# how do I open/use a .asp file?



## PowermacG4_450 (Dec 1, 2002)

downloaded one... now what? 

what program can I use to "use" this thing? textedit didnt work. 

thanks.


----------



## Captain Code (Dec 1, 2002)

ASP is Active Server Pages, similar to PHP.

Did you just download it by using save page as in a web browser, or did you really download the whole page, and not just the html it shows you?

You need either MS IIS web server, or an apache module, which I forget the name of.

You should be able to open it in any text editor because it's just a text file.


----------



## Da_iMac_Daddy (Dec 1, 2002)

Doesn't text edit have a limit to the size of the file it can open?
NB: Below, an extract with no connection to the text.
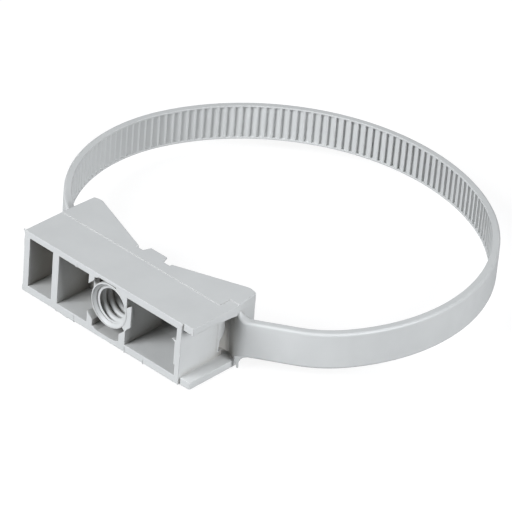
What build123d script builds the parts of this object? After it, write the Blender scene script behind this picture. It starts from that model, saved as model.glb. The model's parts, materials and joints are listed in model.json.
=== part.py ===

Oh well that's just what I thought, maybe it's too large for textedit.


----------



## PowermacG4_450 (Dec 2, 2002)

it actually a "file" for upgrading a bulletin board... when opened in text edit, just had a bunch of weird characters.


----------



## TommyWillB (Dec 2, 2002)

You probably need to just save it to a file and ignore the fact tha the ASP developer did not test this on a Mac... The fact is that the download is taking the name of the ASP page rather than the file it is trying to download to you.

Just rename the file to whatever is is supposed to be... If it is an executable that is supposed to run on WinDoze, then you SOL...


----------



## rain (Nov 11, 2009)

I just opened an ASP file using Adobe Reader.


----------



## ElDiabloConCaca (Nov 11, 2009)

Let's hope they haven't been waiting 7 years for your answer... 

An ASP file is a text file.  Any program that can read text files can open and display an ASP file.

They're best viewed remotely with a browser, though, and by that I mean that an ASP file, 99.9% of the time, is a web page file (like any old html, php or jsp page/file), and probably does you no good on your local machine (unless you're a web developer working on the website).

Kind of like downloading Apple's home page in html format -- what good is it to you?  It's best left on the server, viewed with a browser, if you catch my drift.


----------



## rain (Nov 11, 2009)

I tried opening it in textEdit but as the first poster said, got "weird characters".  I wonder why we both had those problems.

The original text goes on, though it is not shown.